--- start INFORMATION SHOWN ---
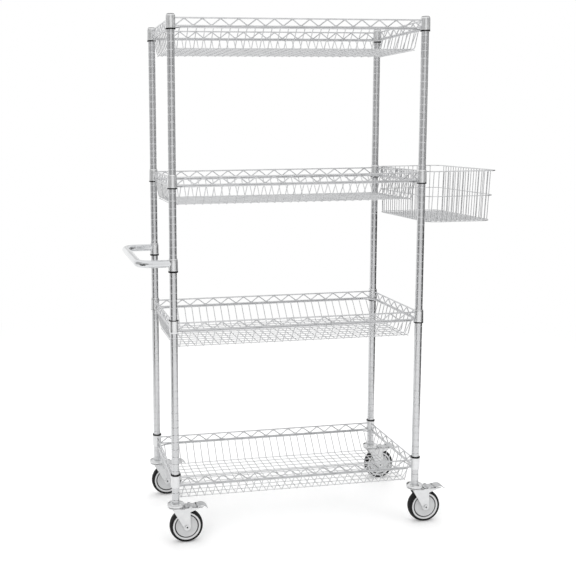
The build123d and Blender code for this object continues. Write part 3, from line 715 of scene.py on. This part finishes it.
stemMesh = lathed(stemProfile, castor["stemEdge"], 48)
legOut = castor["legGap"] + castor["legThick"]
trail, axleZ = castor["trail"], castor["axleZ"]


def arcPoints(centreX, centreZ, radius, start, stop, steps):
    angles = [math.radians(start + (stop - start) * step / steps) for step in range(steps + 1)]
    return [(centreX + radius * math.cos(angle), centreZ + radius * math.sin(angle)) for angle in angles]


legOutline = [(castor["crownTail"], castor["crownTop"]), (castor["crownTail"], castor["crownBottom"])]
legOutline += arcPoints(trail, axleZ, castor["legEnd"], 180.0, 360.0, castor["legEndSteps"])
legOutline += [
    (trail + castor["legEnd"], castor["crownTop"] - castor["legFlare"]),
    (castor["legFront"], castor["crownTop"] - castor["legFrontDepth"]),
    (castor["legFront"], castor["crownTop"]),
]
earStart = math.degrees(math.asin((castor["crownTop"] - castor["pinZ"]) / castor["earHalf"]))
legOutline += arcPoints(castor["pinX"], castor["pinZ"], castor["earHalf"], earStart, 180.0 - earStart,
                        castor["earSteps"])
forkMeshes = []
for side in (-1, 1):
    near, far = sorted((side * castor["legGap"], side * legOut))
    forkMeshes.append(meshFrom(*slab(legOutline, near, far), bevel=castor["legBevel"]))
crownOutline = [
    (castor["crownTail"], castor["crownBottom"]), (castor["crownFront"], castor["crownBottom"]),
    (castor["crownFront"], castor["crownTop"]), (castor["crownTail"], castor["crownTop"]),
]
forkMeshes.append(meshFrom(*slab(crownOutline, -legOut, legOut), bevel=castor["crownBevel"]))
discIn, discBottom = castor["kingpin"] + castor["discGap"], castor["crownTop"] - castor["discSink"]
discProfile = [
    (discIn, discBottom), (castor["discRadius"], discBottom), (castor["discRadius"], castor["discTop"]),
    (discIn, castor["discTop"]),
]
forkMeshes.append(lathed(discProfile, castor["discEdge"], 48))

# Axle bolt with a hexagon head and socket at both ends, a dark disc on each socket floor as painted shade,
# and the pedal's pin with its domed heads
bolt = {
    "head": 0.009, "height": 0.004, "chamfer": 0.0008, "bevel": 0.0002, "recess": 0.0034, "depth": 0.0024,
    "floorTaper": 0.96, "floorRim": 0.0006, "floorMiddle": 0.0004, "shank": 0.006, "shankExtra": 0.006,
    "shankStart": 0.002, "shankEdge": 0.0006,
}
atAxle = Matrix.Translation((trail, 0, axleZ))
atPin = Matrix.Translation((castor["pinX"], 0, castor["pinZ"]))
towardsFront, towardsBack = Matrix.Rotation(math.pi / 2, 4, "X"), Matrix.Rotation(-math.pi / 2, 4, "X")
headOutline = [
    (0, 0), (bolt["head"], 0), (bolt["head"], bolt["height"] - bolt["chamfer"]),
    (bolt["head"] - bolt["chamfer"], bolt["height"]), (bolt["recess"], bolt["height"]),
    (bolt["recess"], bolt["height"] - bolt["depth"]), (0, bolt["height"] - bolt["depth"]),
]
headMesh = meshFrom(*turned(headOutline, 6), sharpAngle=20, bevel=bolt["bevel"])
# A thin disc on each socket floor, given the near-black finish: painted shade in the recess
socketShadeOutline = [
    (0, 0), (bolt["recess"], 0), (bolt["recess"] * bolt["floorTaper"], bolt["floorRim"]),
    (0, bolt["floorMiddle"]),
]
socketShadeMesh = meshFrom(*turned(socketShadeOutline, 6), sharpAngle=20)
shankEnd = 2 * legOut + bolt["shankExtra"]
shankProfile = [(0, 0), (bolt["shank"], 0), (bolt["shank"], shankEnd), (0, shankEnd)]
shankMesh = lathed(shankProfile, bolt["shankEdge"], 32)
domeProfile = [(castor["pinHead"] * out, castor["pinHeadHeight"] * rise) for out, rise in castor["pinDome"]]
domeMesh = meshFrom(*turned(domeProfile, 24), sharpAngle=60)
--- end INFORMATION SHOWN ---
INSTRUCTION =
Return all of the data word for word.

ANSWER TO THIS EXERCISE =
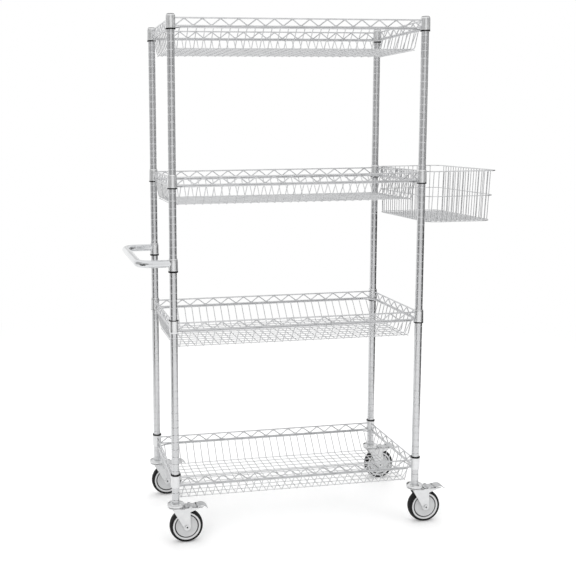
The build123d and Blender code for this object continues. Write part 3, from line 715 of scene.py on. This part finishes it.
stemMesh = lathed(stemProfile, castor["stemEdge"], 48)
legOut = castor["legGap"] + castor["legThick"]
trail, axleZ = castor["trail"], castor["axleZ"]


def arcPoints(centreX, centreZ, radius, start, stop, steps):
    angles = [math.radians(start + (stop - start) * step / steps) for step in range(steps + 1)]
    return [(centreX + radius * math.cos(angle), centreZ + radius * math.sin(angle)) for angle in angles]


legOutline = [(castor["crownTail"], castor["crownTop"]), (castor["crownTail"], castor["crownBottom"])]
legOutline += arcPoints(trail, axleZ, castor["legEnd"], 180.0, 360.0, castor["legEndSteps"])
legOutline += [
    (trail + castor["legEnd"], castor["crownTop"] - castor["legFlare"]),
    (castor["legFront"], castor["crownTop"] - castor["legFrontDepth"]),
    (castor["legFront"], castor["crownTop"]),
]
earStart = math.degrees(math.asin((castor["crownTop"] - castor["pinZ"]) / castor["earHalf"]))
legOutline += arcPoints(castor["pinX"], castor["pinZ"], castor["earHalf"], earStart, 180.0 - earStart,
                        castor["earSteps"])
forkMeshes = []
for side in (-1, 1):
    near, far = sorted((side * castor["legGap"], side * legOut))
    forkMeshes.append(meshFrom(*slab(legOutline, near, far), bevel=castor["legBevel"]))
crownOutline = [
    (castor["crownTail"], castor["crownBottom"]), (castor["crownFront"], castor["crownBottom"]),
    (castor["crownFront"], castor["crownTop"]), (castor["crownTail"], castor["crownTop"]),
]
forkMeshes.append(meshFrom(*slab(crownOutline, -legOut, legOut), bevel=castor["crownBevel"]))
discIn, discBottom = castor["kingpin"] + castor["discGap"], castor["crownTop"] - castor["discSink"]
discProfile = [
    (discIn, discBottom), (castor["discRadius"], discBottom), (castor["discRadius"], castor["discTop"]),
    (discIn, castor["discTop"]),
]
forkMeshes.append(lathed(discProfile, castor["discEdge"], 48))

# Axle bolt with a hexagon head and socket at both ends, a dark disc on each socket floor as painted shade,
# and the pedal's pin with its domed heads
bolt = {
    "head": 0.009, "height": 0.004, "chamfer": 0.0008, "bevel": 0.0002, "recess": 0.0034, "depth": 0.0024,
    "floorTaper": 0.96, "floorRim": 0.0006, "floorMiddle": 0.0004, "shank": 0.006, "shankExtra": 0.006,
    "shankStart": 0.002, "shankEdge": 0.0006,
}
atAxle = Matrix.Translation((trail, 0, axleZ))
atPin = Matrix.Translation((castor["pinX"], 0, castor["pinZ"]))
towardsFront, towardsBack = Matrix.Rotation(math.pi / 2, 4, "X"), Matrix.Rotation(-math.pi / 2, 4, "X")
headOutline = [
    (0, 0), (bolt["head"], 0), (bolt["head"], bolt["height"] - bolt["chamfer"]),
    (bolt["head"] - bolt["chamfer"], bolt["height"]), (bolt["recess"], bolt["height"]),
    (bolt["recess"], bolt["height"] - bolt["depth"]), (0, bolt["height"] - bolt["depth"]),
]
headMesh = meshFrom(*turned(headOutline, 6), sharpAngle=20, bevel=bolt["bevel"])
# A thin disc on each socket floor, given the near-black finish: painted shade in the recess
socketShadeOutline = [
    (0, 0), (bolt["recess"], 0), (bolt["recess"] * bolt["floorTaper"], bolt["floorRim"]),
    (0, bolt["floorMiddle"]),
]
socketShadeMesh = meshFrom(*turned(socketShadeOutline, 6), sharpAngle=20)
shankEnd = 2 * legOut + bolt["shankExtra"]
shankProfile = [(0, 0), (bolt["shank"], 0), (bolt["shank"], shankEnd), (0, shankEnd)]
shankMesh = lathed(shankProfile, bolt["shankEdge"], 32)
domeProfile = [(castor["pinHead"] * out, castor["pinHeadHeight"] * rise) for out, rise in castor["pinDome"]]
domeMesh = meshFrom(*turned(domeProfile, 24), sharpAngle=60)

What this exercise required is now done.